El interés de una conferencia se mide por muchas cosas: por la expectativa creada, por la relevancia de los asistentes, por el eco que despiertan sus palabras, por el momento político que vive un país y, obviamente, por lo que se dice. El president de la Generalitat, Quim Torra, ha pasado por Madrid y ha pronunciado una conferencia que, cuando menos, tiene interés. De hecho, en el momento político presente, es imposible que una conferencia de un presidente catalán no la tenga. La intervención de Torra ha seguido la estela de sus predecesores, Jordi Pujol, Pasqual Maragall, José Montilla, Artur Mas y Carles Puigdemont. Casi cuarenta años explicando en Madrid que el catalanismo político lo que quería era poder político. Capacidad para decidir cosas que afecten a los catalanes. No ha habido un president que no haya ido a Madrid a explicar Catalunya e incluso el más moderado de todos ellos, José Montilla, advirtió sobre la desafección de Catalunya hacia España en noviembre de 2007, hace ya casi doce años.

A Montilla nadie le escuchó y el gobierno socialista de Zapatero lo atribuyó a la doble presión de sus socios de Esquerra en el Govern y de la Convergència de Artur Mas en la oposición. Llegó Mas a la Generalitat -el mismo que, curiosamente, hoy quieren rescatar los mismos del establishment que le mandaron a casa- y planteó en Madrid el pacto fiscal, el Estado propio y la consulta. La respuesta no pudo ser más contundente: inhabilitación y multa millonaria. Carles Puigdemont también siguió este camino de predicar en el desierto. Nadie quería oír lo que iba a pasar en Catalunya. Exilio y prisión fue la respuesta al Govern. Represión a los que se alinearon con las posiciones independentistas.

Quim Torra este jueves ha ido a decir su particular Adeu, Espanya entre el clamoroso vacío del amplio deep state español que le quiso mostrar la absoluta lejanía existente. Ningún ministro, ningún representante de los partidos políticos españoles, ni del PSOE, ni del PP, ni de Cs, ni de Podemos, ni de los sindicatos, ni de la patronal, ni directores de periódico, ni empresas del Ibex, ni miembros del mundo judicial, ni... Un vacío buscado, en algún caso, incluso, innecesariamente maleducado, como aviso de lo que le espera si lleva adelante alguna de sus advertencias. Como la de que una sentencia condenatoria de los presos políticos juzgados por el Tribunal Supremo no será aceptada por el pueblo de Catalunya y por sus instituciones y trazará el camino para culminar la independencia. ¿Cómo? No dio detalles.
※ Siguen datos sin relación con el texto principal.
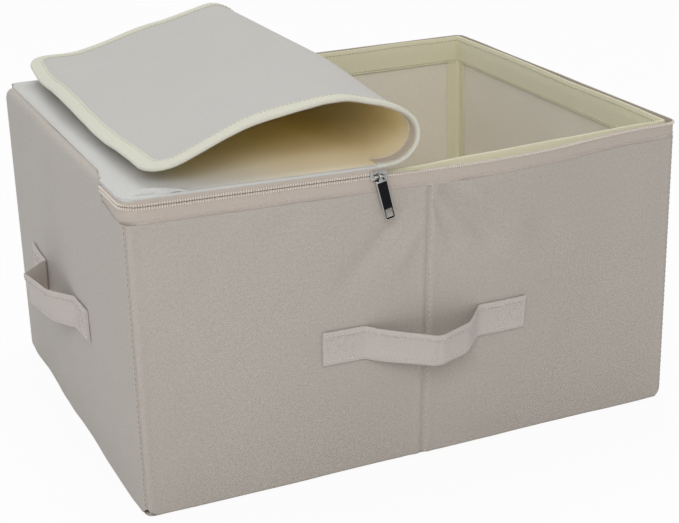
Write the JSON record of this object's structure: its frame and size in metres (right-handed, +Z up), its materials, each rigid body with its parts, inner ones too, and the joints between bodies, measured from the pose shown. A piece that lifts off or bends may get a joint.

Algunas de las proclamas de Torra sonaron más a posición personal que a una decisión acordada con el conjunto del Govern y con sus socios de Esquerra Republicana. No es esa una cuestión menor por más que su voz sonara alta y fuerte. Casi a la misma hora, el presidente de Esquerra Republicana, Oriol Junqueras, reiteraba que la mejor respuesta a una sentencia condenatoria era un gobierno de concentración que sumara a los dos partidos que actualmente hay -JxCAT y ERC- los comunes y la CUP. Todo ello, decía Junqueras, sin cerrar la puerta a un adelanto electoral en Catalunya, una posibilidad de la que ni el president Torra ni los otros dirigentes de JxCAT quieren oír hablar.

La fragilidad del Govern tiene estas cosas: cada uno de los dos partidos tiene su propia estrategia y por encima el president, quien, como un político solitario y sin partido, también tiene la suya.